No ano lectivo de 1964-65 foi professor eventual no Liceu da Horta. Chamado a cumprir serviço militar, em 1965, foi mobilizado para a Guiné, aí permanecendo de 1966 a 1968, experiência que se projecta em Lugar de Massacre (1975), um dos primeiros romances portugueses a abordar a guerra em África, incluído por Rui de Azevedo Teixeira no grupo dos oito romances obrigatórios, canónicos, da literatura da Guerra Colonial. Essa experiência acabaria por pontuar, sob diversas formas e em diferentes circunstâncias, o conjunto da sua obra.
Entre 1969 e 1971 foi leitor de Português na Universidade Católica de Paris. De regresso a Portugal, leccionou na Faculdade de Letras de Lisboa entre 1971 e 1979. Neste ano rumou aos Estados Unidos como professor visitante da Brown University (Providence), aí permanecendo até 1984; o rasto desse tempo americano é detectável em Imitação da morte e no livro de poemas Temporal.

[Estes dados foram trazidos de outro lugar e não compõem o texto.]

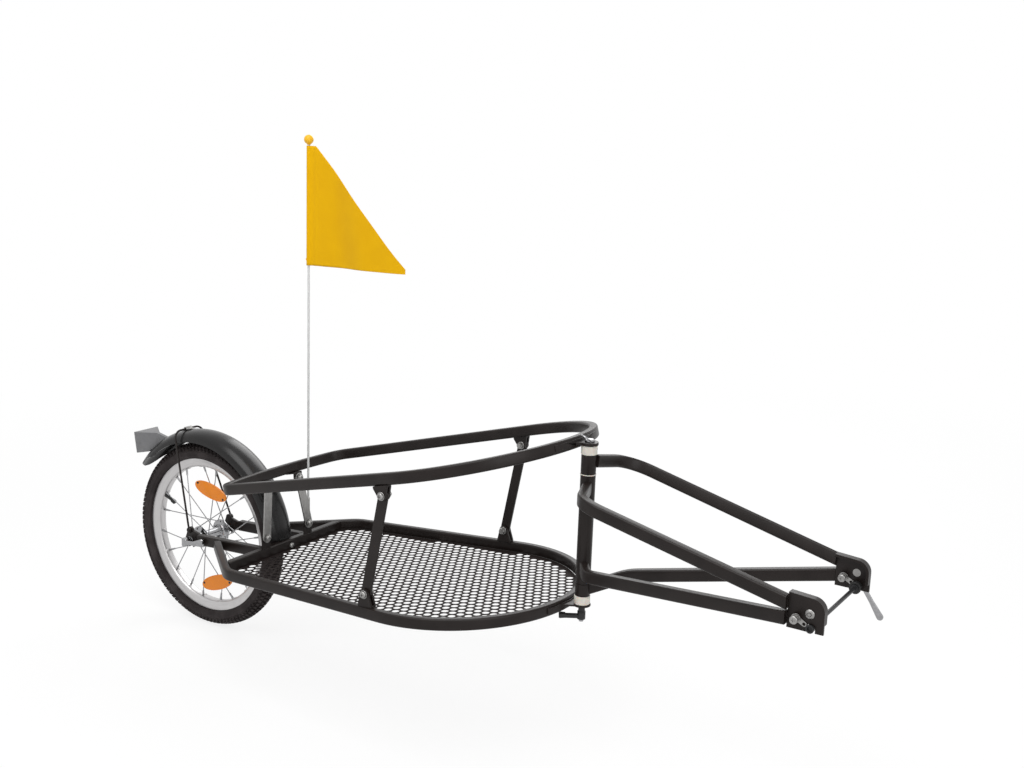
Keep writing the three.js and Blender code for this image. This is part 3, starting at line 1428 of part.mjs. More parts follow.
function latchBolt() {
  const seat = -plateOuterY - seatGap * 2 - latchThickness;
  const face = -plateOuterY - latchBoltStandoff;
  const back = plateThickness - plateOuterY + seatGap;
  const bolt = turned([
    [0, face], [latchBoltHead * rivetShare, face], [latchBoltHead, face + latchBoltHeadHeight / 2],
    [latchBoltHead, face + latchBoltHeadHeight], [latchBoltCollar, face + latchBoltHeadHeight],
    [latchBoltCollar, seat - washerThickness], [latchBoltWasher, seat - washerThickness],
    [latchBoltWasher, seat], [latchBoltRadius, seat], [latchBoltRadius, back], [latchBoltCollar, back],
    [latchBoltCollar, back + latchBoltHeadHeight], [0, back + latchBoltHeadHeight],
  ], screwSteps);
  return bolt.translate(latchPivotX, 0, latchPivotZ);
}

addPair(trailer, 'hitch_plate', hitchPlate(), coat);

// Each latch and its bolt lie on its plate's right face, which is the inner face of the left plate
for (const [side, shift] of [['right', 0], ['left', plateOuterY * 2 - plateThickness]]) {
  add(trailer, `hitch_latch_${side}`, hitchLatch().translate(0, shift, 0), zinc);
  add(trailer, `latch_bolt_${side}`, latchBolt().translate(0, shift, 0), zinc);
}

// Hitch axle through both hooks, with a barrel in each
const barrelEnd = plateOuterY + latchThickness + seatGap * 3;
const cammedEnd = barrelEnd + skewerOverhang;

function hitchSkewer() {
  const capEnd = barrelEnd + skewerCapLength;
  const profile = [
    [0, skewerSocketDepth - capEnd], [skewerSocketRadius, skewerSocketDepth - capEnd],
    [skewerSocketRadius, -capEnd], [skewerCapRadius, -capEnd], [skewerCapRadius, -barrelEnd],
    [skewerBarrelRadius, -barrelEnd], [skewerBarrelRadius, -skewerBarrelInner], [skewerRadius, -skewerBarrelInner],
    [skewerRadius, skewerBarrelInner], [skewerBarrelRadius, skewerBarrelInner], [skewerBarrelRadius, cammedEnd],
    [0, cammedEnd],
  ];
  return turned(profile, turnedSteps).translate(hitchX, 0, hitchHeight);
}

// The spacer on the left barrel, inside the hook and its latch
function skewerSpacer() {
  const bore = skewerBarrelRadius + seatGap;
  const outside = plateOuterY - plateThickness - seatGap * 2 - latchThickness;
  const step = outside - spacerBossLength;
  const inside = step - spacerRingLength;
  const profile = [
    [bore, inside], [spacerRingRadius, inside], [spacerRingRadius, step], [spacerBossRadius, step],
    [spacerBossRadius, outside], [bore, outside], [bore, inside],
  ];
  return turned(profile, turnedSteps).translate(hitchX, 0, hitchHeight);
}

const camY = cammedEnd + seatGap + camRadius;

function hitchLever() {
  const length = hitchLeverLength;
  const shape = new THREE.Shape();
  shape.moveTo(0, -hitchLeverRoot / 2);
  shape.lineTo(length * 0.55, -hitchLeverRoot / 2);
  shape.lineTo(length, -hitchLeverTip / 2);
  shape.absarc(length, 0, hitchLeverTip / 2, -Math.PI / 2, Math.PI / 2, false);
  shape.lineTo(length * 0.55, hitchLeverRoot / 2);
  shape.lineTo(0, hitchLeverRoot / 2);
  const blade = levelPlate(shape, -hitchLeverThickness / 2, hitchLeverThickness / 2);
  const cam = rod(V(0, -camWidth / 2, 0), V(0, camWidth / 2, 0), camRadius, camRadius, 20);
  const lever = join(cam, blade);
  const rake = THREE.MathUtils.degToRad(hitchLeverRakeDegrees);
  const splay = THREE.MathUtils.degToRad(hitchLeverSplayDegrees);
  const along = V(Math.sin(rake), 0, -Math.cos(rake));
  const hinge = V(Math.cos(rake), 0, Math.sin(rake));
  lever.rotateY(splay);
  lever.applyMatrix4(new THREE.Matrix4().makeBasis(along, hinge, along.clone().cross(hinge)));
  return lever.translate(hitchX, camY, hitchHeight);
}

add(trailer, 'hitch_skewer', hitchSkewer(), coat);
add(trailer, 'skewer_spacer', skewerSpacer(), darkPlastic);
add(trailer, 'hitch_lever', hitchLever(), chrome);

// Wheel
const wheel = new THREE.Group();
wheel.position.z = tyreRadius;
trailer.add(wheel);

const rimRadius = tyreRadius - tyreHeight;
const rimInnerRadius = rimRadius - rimDepth;
const rimWellRadius = rimRadius - rimWellDepth;
const tyreBeadRadius = rimRadius - tyreBeadDepth;

function tyre() {
  const middle = tyreRadius - tyreWidth / 2;
  const profile = [];
  const steps = 10;
  const open = Math.acos((middle - rimRadius - seatGap) / (tyreWidth / 2));
  for (let k = 0; k <= steps; k += 1) {
    const angle = -Math.PI + open + (2 * Math.PI - 2 * open) * k / steps;
    profile.push([middle + tyreWidth / 2 * Math.cos(angle), tyreWidth / 2 * Math.sin(angle)]);
  }
  const bead = tyreBeadWidth / 2;
  const seat = rimRadius + seatGap;
  profile.push([seat, bead], [tyreBeadRadius, bead], [tyreBeadRadius, -bead], [seat, -bead], profile[0]);
  return turned(profile, wheelSteps);
}

function rim() {
  const half = rimWidth / 2;
  const lip = half - rimFlange;
  const well = rimWellRadius;
  const valve = fenderAngle(valveDegrees);
  const ring = turned([
    [rimRadius, -half], [rimRadius, -lip], [well, -lip], [well, lip], [rimRadius, lip], [rimRadius, half],
    [rimRadius - (rimRadius - rimInnerRadius) * 0.55, half], [rimInnerRadius, rimWellWidth / 2],
    [rimInnerRadius, -rimWellWidth / 2], [rimRadius - (rimRadius - rimInnerRadius) * 0.55, -half],
    [rimRadius, -half],
  ], wheelSteps);
  const bore = rod(V(0, 0, 0), V(Math.cos(valve), 0, Math.sin(valve)).multiplyScalar(rimRadius),
    valveRadius + seatGap);
  return cut(ring, bore);
}

function hubAndSpokes() {
  const flange = hubFlangeSpacing / 2;
  const outer = flange + hubFlangeThickness / 2;
  const inner = flange - hubFlangeThickness / 2;
  const end = hubLength / 2 - weldDepth - seatGap;
  const hub = turned([
    [hubBoreRadius, -end], [hubEndRadius, -end], [hubEndRadius, -outer - hubFlangeThickness],
    [hubFlangeRadius * 0.7, -outer], [hubFlangeRadius, -outer], [hubFlangeRadius, -inner],
    [hubFlangeRadius * 0.6, -inner], [hubBarrelRadius, -inner * 0.7], [hubBarrelRadius, inner * 0.7],
    [hubFlangeRadius * 0.6, inner], [hubFlangeRadius, inner], [hubFlangeRadius, outer],
    [hubFlangeRadius * 0.7, outer], [hubEndRadius, outer + hubFlangeThickness], [hubEndRadius, end],
    [hubBoreRadius, end], [hubBoreRadius, -end],
  ], turnedSteps);
  const spokes = [];
  for (let k = 0; k < spokeCount; k += 1) {
    const side = k % 2 ? 1 : -1;
    const pair = Math.floor(k / 2) % 2 ? 1 : -1;
    const rimAngle = 2 * Math.PI * (k + 1 / 2) / spokeCount;
    const hubAngle = rimAngle + pair * Math.PI * 0.42;
    const reach = rimInnerRadius * Math.cos(Math.PI / wheelSteps) - seatGap * 2;
    const from = V(spokeHoleRadius * Math.cos(hubAngle), side * flange, spokeHoleRadius * Math.sin(hubAngle));
    const to = V(reach * Math.cos(rimAngle), side * spokeRimSpread, reach * Math.sin(rimAngle));
    spokes.push(rod(from, to, spokeRadius, spokeRadius, 4));
  }
  return join(hub, ...spokes);
}

function wheelAxle() {
  const near = stayOuterFace + axleNutLength;
  return turned([
    [0, -near], [axleNutRadius * 0.8, -near], [axleNutRadius, -near + axleNutLength * 0.3],
    [axleNutRadius, -stayOuterFace], [axleRadius, -stayOuterFace], [axleRadius, stayOuterFace],
    [axleNutRadius, stayOuterFace], [axleNutRadius, near - axleNutLength * 0.3],
    [axleNutRadius * 0.8, near], [0, near],
  ]);
}

const stayOuterFace = hubLength / 2 + dropoutThickness + seatGap;

function valve() {
  const inner = rimInnerRadius - valveLength;
  const stem = turned([
    [0, inner], [valveCapRadius * 0.7, inner], [valveCapRadius, inner + valveCapLength * 0.2],
    [valveCapRadius, inner + valveCapLength], [valveRadius * 0.8, inner + valveCapLength],
    [valveRadius, rimInnerRadius - valveCapLength / 2], [valveRadius, rimWellRadius],
    [0, rimWellRadius],
  ], 12);
  return stem.rotateX(Math.PI / 2).rotateY(Math.PI / 2 - fenderAngle(valveDegrees));
}

// A reflector clipped between two spokes, its lens the shape of a lozenge with round ends
function spokeReflector(angle) {
  const half = reflectorLensLength / 2;
  const tall = reflectorLensHeight / 2;
  const shape = new THREE.Shape();
  shape.moveTo(-half * 0.62, -tall);
  shape.quadraticCurveTo(0, -tall * 1.15, half * 0.62, -tall);
  shape.quadraticCurveTo(half, -tall * 0.8, half, 0);
  shape.quadraticCurveTo(half, tall * 0.8, half * 0.62, tall);
  shape.quadraticCurveTo(0, tall * 1.15, -half * 0.62, tall);
  shape.quadraticCurveTo(-half, tall * 0.8, -half, 0);
  shape.quadraticCurveTo(-half, -tall * 0.8, -half * 0.62, -tall);
  const lens = sidePlate(shape, -reflectorLensY - reflectorLensThickness, -reflectorLensY);
  lens.translate(0, 0, reflectorLensCentre);
  return lens.rotateY(Math.PI / 2 - angle);
}

// The lever at the axle's near end, turned down along the stay
function wheelReleaseLever() {
  const y = -stayOuterFace - axleNutLength - seatGap - leverCamRadius;
  const half = leverCamHeight / 2;
  const cam = rod(V(0, y, -half), V(0, y, half), leverCamRadius, leverCamRadius, turnedSteps);
  const root = leverRootHeight / 2;
  const tip = leverTipHeight / 2;
  const shape = new THREE.Shape();
  shape.moveTo(0, -root);
  shape.lineTo(leverReach * 0.5, leverRise * 0.4 - root);
  shape.lineTo(leverReach - tip, leverRise - tip);
  shape.absarc(leverReach - tip, leverRise, tip, -Math.PI / 2, Math.PI / 2, false);
  shape.lineTo(leverReach * 0.5, leverRise * 0.4 + root);
  shape.lineTo(0, root);
  const blade = sidePlate(shape, y - leverThickness, y);
  return join(cam, blade);
}

add(wheel, 'tyre', tyre(), rubber);
add(wheel, 'rim', rim(), alloy);
add(wheel, 'hub_and_spokes', hubAndSpokes(), chrome);
add(wheel, 'wheel_axle', wheelAxle(), chrome);
add(wheel, 'valve', valve(), darkPlastic);
for (const [name, degrees] of [['upper', upperLensDegrees], ['lower', lowerLensDegrees]]) {
  add(wheel, `spoke_reflector_${name}`, spokeReflector(THREE.MathUtils.degToRad(degrees)), amber);
}
add(wheel, 'wheel_release_lever', wheelReleaseLever(), chrome);

export default trailer;
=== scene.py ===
"""Single wheel cargo trailer: finishes, fine pieces and stage around its fixed frame."""

import json
import math

import bmesh
import bpy
from mathutils import Euler, Matrix, Vector
from mathutils.geometry import delaunay_2d_cdt


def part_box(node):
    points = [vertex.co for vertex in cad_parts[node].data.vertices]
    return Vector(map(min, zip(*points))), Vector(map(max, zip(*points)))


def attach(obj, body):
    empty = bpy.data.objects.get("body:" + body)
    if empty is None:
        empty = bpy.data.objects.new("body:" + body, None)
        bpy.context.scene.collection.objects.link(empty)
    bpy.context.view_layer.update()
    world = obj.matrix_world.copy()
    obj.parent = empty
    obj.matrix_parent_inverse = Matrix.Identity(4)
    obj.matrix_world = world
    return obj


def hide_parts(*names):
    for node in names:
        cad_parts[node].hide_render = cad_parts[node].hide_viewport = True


bl_info = {
    "name": "Single Wheel Cargo Trailer",
    "version": (1, 0, 0),
    "blender": (4, 5, 0),
    "location": "3D View > Sidebar > Trailer",
    "description": "Dresses the trailer's frame with its finishes, mesh deck, wheel and flag",
    "category": "Add Mesh",
}

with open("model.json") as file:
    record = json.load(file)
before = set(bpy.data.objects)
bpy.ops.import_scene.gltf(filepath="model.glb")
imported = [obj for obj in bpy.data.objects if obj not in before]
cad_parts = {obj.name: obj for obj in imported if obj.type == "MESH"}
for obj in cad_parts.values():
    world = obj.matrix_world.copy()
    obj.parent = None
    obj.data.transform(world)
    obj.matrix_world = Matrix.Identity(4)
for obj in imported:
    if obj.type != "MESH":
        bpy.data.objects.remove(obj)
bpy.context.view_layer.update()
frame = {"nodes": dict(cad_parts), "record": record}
NODES = frame["nodes"]
SLOTS = {part["node"]: part["material_slot"] for part in frame["record"]["subparts"]}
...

De seguida ingressou na Universidade dos Açores, onde se doutorou com uma tese sobre Fernando Pessoa, Fernando Pessoa: «coração despedaçado», escrito precisamente durante a sua permanência nos Estados Unidos e graças às condições de investigação aí encontradas, como o próprio autor confessa na apresentação da obra; a tese representa a sucessiva expansão de um projecto inicial de recensão crítica a um livro sobre o poeta dos heterónimos. Na Universidade dos Açores foi o responsável pela introdução da cadeira de Literatura Açoriana nos planos curriculares das licenciaturas em Línguas e Literaturas Modernas, da qual foi docente durante alguns anos, e ocupou os cargos de Vice-Reitor e director da revista Arquipélago-Línguas e Literaturas, tendo terminado a sua carreira académica como Professor Catedrático.
A sua relação com a imprensa de Lisboa está atestada pela colaboração no suplemento Letras e Artes do jornal República (1972-1974), onde publicou uma boa parte das críticas e ensaios reunidos em Linguagem e Criação (1973), bem como as crónicas de Katafaraum é numa nação (1974). Entre 1973 e 1974 foi ainda crítico literário da Vida Mundial; colaborou igualmente n’A Capital e no Diário de Notícias, prolongando-se a colaboração neste último até Fevereiro do ano seguinte. Em Fevereiro de 1976 passou a exercer as funções de director-adjunto do Jornal Novo.
A partir do início dos anos setenta, como refere Ricardo Jorge, José Martins Garcia torna-se «um dos mais assíduos colaboradores de Fernando Ribeiro de Mello nas Edições Afrodite», onde, aliás, publicou parte da sua obra, a começar por Alecrim, alecrim aos molhos (1974) e a prolongar-se em obras de referência como Lugar de Massacre (1975), A fome (1977) e Revolucionários e Querubins (1977). Além disso, a sua colaboração com Fernando Ribeiro de Mello traduziu-se na escrita de prefácios, na organização de antologias e na tradução, substituindo, com as devidas distâncias, «a conterrânea Natália Correia como referência literária da Afrodite», na opinião de Pedro Piedade Marques.
José Martins Garcia faleceu em Ponta Delgada a 3 de Novembro de 2002.
A Companhia das Ilhas começou a publicar em 2016 as suas obras completas.